Au revoir à la ville de la paix
C’est au printemps 1963 que je suis venu pour la première fois à Genève. J’étais jeune et je faisais mes premiers pas dans le vaste monde. Je l’ignorais alors, mais ma visite à Genève allait m’engager dans une voie que je suivrai le reste de ma vie.
Avec toute la confiance que donne la jeunesse, j’avais frappé à la porte de l’ambassadeur du Japon et demandé à être hébergé gratuitement une nuit. Il avait accepté, mais à une condition: je devais l’accompagner à une marche organisée le lendemain pour célébrer le centième anniversaire de la Croix-Rouge. Je l’ai fait. Vêtu du kimono de l’ambassadeur, je me demandais comment diable je m’étais retrouvé dans cette situation. Mes zori (sandales traditionnelles japonaises) glissaient sur les pavés détrempés de la vieille ville. Ce fut une journée éprouvante, mais mémorable. Ce fut aussi ma première rencontre avec le Mouvement de la Croix-Rouge.
C’était il y a 54 ans.

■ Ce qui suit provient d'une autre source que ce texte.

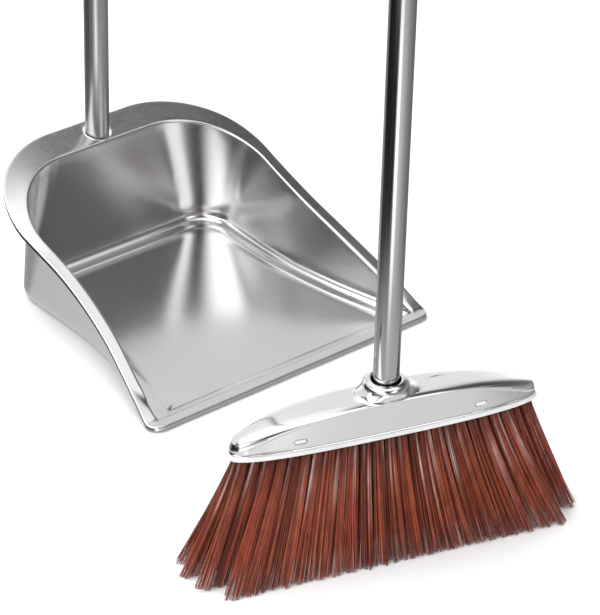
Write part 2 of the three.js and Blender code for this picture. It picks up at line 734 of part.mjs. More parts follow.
function buildBroom() {
  const broom = new THREE.Group();
  place(broom, 'head_cover', headCover(), polishedSteel());
  place(broom, 'bristle_block', bristleBlock(), whitePlastic());
  place(broom, 'head_stud', headStud(), darkPlastic());
  ROW_V.forEach((_, i) => place(broom, `bristle_row_${i + 1}`, bristleRow(i), bristleRed()));
  addHandle(broom, 'broom', BROOM_TUBE_R, BROOM_TUBE_Z, -BROOM_TURN);
  const clip = place(broom, 'handle_clip', handleClip(), whitePlastic());
  clip.rotation.z = -BROOM_TURN;
  broom.rotation.z = BROOM_TURN;
  broom.position.set(...BROOM_AT, 0);
  return broom;
}

set.add(buildPan());
set.add(buildBroom());

// The set's origin is the middle of its footprint, on the floor.
set.updateMatrixWorld(true);
const footprint = new THREE.Box3().setFromObject(set, true).getCenter(new THREE.Vector3());
set.position.set(-footprint.x, -footprint.y, 0);
set.updateMatrixWorld(true);

export default set;
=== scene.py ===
import math
import random

import bmesh
import bpy
from mathutils import Matrix, Vector
from mathutils.geometry import interpolate_bezier


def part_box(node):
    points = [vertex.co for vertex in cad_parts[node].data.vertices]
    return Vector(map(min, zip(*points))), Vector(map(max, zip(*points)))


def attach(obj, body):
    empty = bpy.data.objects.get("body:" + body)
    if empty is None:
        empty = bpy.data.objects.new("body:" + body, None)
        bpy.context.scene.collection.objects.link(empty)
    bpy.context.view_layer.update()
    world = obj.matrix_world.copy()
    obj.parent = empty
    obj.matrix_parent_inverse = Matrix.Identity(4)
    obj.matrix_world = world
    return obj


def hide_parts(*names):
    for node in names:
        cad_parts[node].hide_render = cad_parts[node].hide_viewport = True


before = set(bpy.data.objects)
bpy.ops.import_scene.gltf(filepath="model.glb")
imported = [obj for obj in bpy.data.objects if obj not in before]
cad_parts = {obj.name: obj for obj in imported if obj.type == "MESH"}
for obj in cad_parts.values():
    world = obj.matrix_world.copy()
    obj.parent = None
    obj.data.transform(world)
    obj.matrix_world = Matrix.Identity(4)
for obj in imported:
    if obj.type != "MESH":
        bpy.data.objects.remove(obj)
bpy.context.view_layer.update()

MM = 0.001

# ---------------------------------------------------------------- driving dimensions (mm)
GAP = 0.3

# the pan's sheet; its curves run from the front lip (0) to the rear edge
SHEET = 1.0
PAN_DEPTH = 307
FRONT_FLANGE = 11
SIDE_FLANGE = 12
REAR_FLANGE = 31.5
FLOOR_TOP = 1.0
STEP_UP = 0.8
PANEL_BORDER = 15
WALL_FILLET = 9
RIM_FILLET = 2.2
HEM_RADIUS = 1.1
HEM_DROP = 3.5
RIM_HALF_WIDTH = [(0, 158), (40, 150.5), (95, 140.5), (155, 135), (230, 137), (307, 139.5)]
RIM_HEIGHT = [(0, 6), (12, 6.3), (38, 21), (92, 47.5), (154, 70.7), (215, 90.3), (261, 107.4), (307, 123.6)]
RIM_DROOP = [(0, 0.3), (155, 0.8), (230, 2), (307, 3.2)]
# front and rear corner radius of the outline at each level
RIM_CORNERS = (12, 92)
INNER_CORNERS = (4, 75)
FOOT_CORNERS = (3, 31)
FLOOR_CORNERS = (3, 24)

# the gathered crease in each front corner: middle, direction, length and width, depth
DENT_PLACE = (139, 25)
DENT_ALONG = (0.45, 0.9)
DENT_SIZE = (11, 3.0)
DENT_DEPTH = 1.3

# the pan's handle: the bead round its hole, the tubes' ends, the cup and its screw
BEAD_R = 0.75
PAN_TUBE_R = 11
PAN_HANDLE_Y = 290.5
PAN_HOLE_R = 12.8
HOLE_CUT_Z = (100, 140)
PAN_TUBE_Z = [34, 378, 696, 1014, 1322]
CUP_R = 13.1
CUP_Z = (30, 92)
CUP_SCREW_Z = 62
PAD_HALF_WIDTH = 17
SCREW_HOLE_R = 2.4

# the broom: handle, block, stud and cover; the cover's curves run from its middle to its end
BROOM_TURN = math.radians(-16.9)
BROOM_TUBE_R = 10.5
BROOM_TUBE_Z = [122, 532, 836, 1140, 1444]
BLOCK_BOTTOM = 103
BLOCK_RIM = 4
COVER_BOTTOM = BLOCK_BOTTOM + BLOCK_RIM + GAP
RISER = (100, 12.6)
RISER_TOP = BLOCK_BOTTOM + 14
STUD_R = 9
COVER_L = 131
COVER_W = 17.2
COVER_SHEET = 0.9
COVER_EXPONENT = 2.8
PANEL_INSET = 2.2
NECK = (29, 16.2)
COLLAR_TOP = 147.5
COLLAR_R = 18.4
COLLAR_BORE = 11.8
SLOT_U = 77.2
SLOT_RISE = 7.3
SLOT_SIZE = (11, 4.6)
CREASE_RISE = [(0, 27), (40, 25.8), (66, 22.8), (86, 18.8), (106, 12.4), (120, 7), (131, 3.4)]
RIDGE_RISE = [
    (0, 28.8), (40, 27.9), (66, 25.8), (86, 23), (104, 19), (117, 15), (125, 12), (129, 9.4), (131, 4.4),
]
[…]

Depuis, ma vie a été intimement liée à la Croix-Rouge et à cette belle ville. Entre des dizaines de missions dans des zones de catastrophe, j’ai habité à Genève deux fois et j’y suis venu à de multiples reprises. Genève fait partie de moi. C’est un lieu d’inspiration et de réflexion, d’énergie et de contemplation.
Ces huit dernières années, en tant que président de la Fédération internationale des sociétés de la Croix-Rouge et du Croissant-Rouge, j’ai eu la chance de venir encore plus souvent. Maintenant que mon mandat touche à sa fin, le moment est venu de commencer à dire au revoir à cette ville charmante. Mais que c’est difficile!
Quand je me penche sur ces huit années, ce qui me frappe le plus, c’est le changement – son ampleur, son rythme. Le monde d’aujourd’hui n’a pratiquement rien de commun avec ce qu’il était quand j’ai été élu en 2009. C’était avant la Syrie, avant le terrible tremblement de terre et le tsunami qui ont touché mon pays, avant l’Ebola, avant les déplacements massifs de personnes fuyant un conflit, une catastrophe, et la violence.
Le monde d’aujourd’hui paraît bien moins prévisible qu’il y a huit ans. De fait, quand je me tourne vers l’avenir, il n’y a qu’une chose que je puisse prédire avec certitude: davantage de changement. J’aimerais vous livrer quelques réflexions sur les changements que les humanitaires doivent opérer.
Premièrement, à une époque d’aggravation des crises humanitaires et dans un monde de plus en plus imprévisible, les humanitaires doivent être plus souples, ils doivent mieux anticiper. Même si nous ne pouvons pas prévoir les catastrophes et les crises nous devons devenir des organisations plus évolutives.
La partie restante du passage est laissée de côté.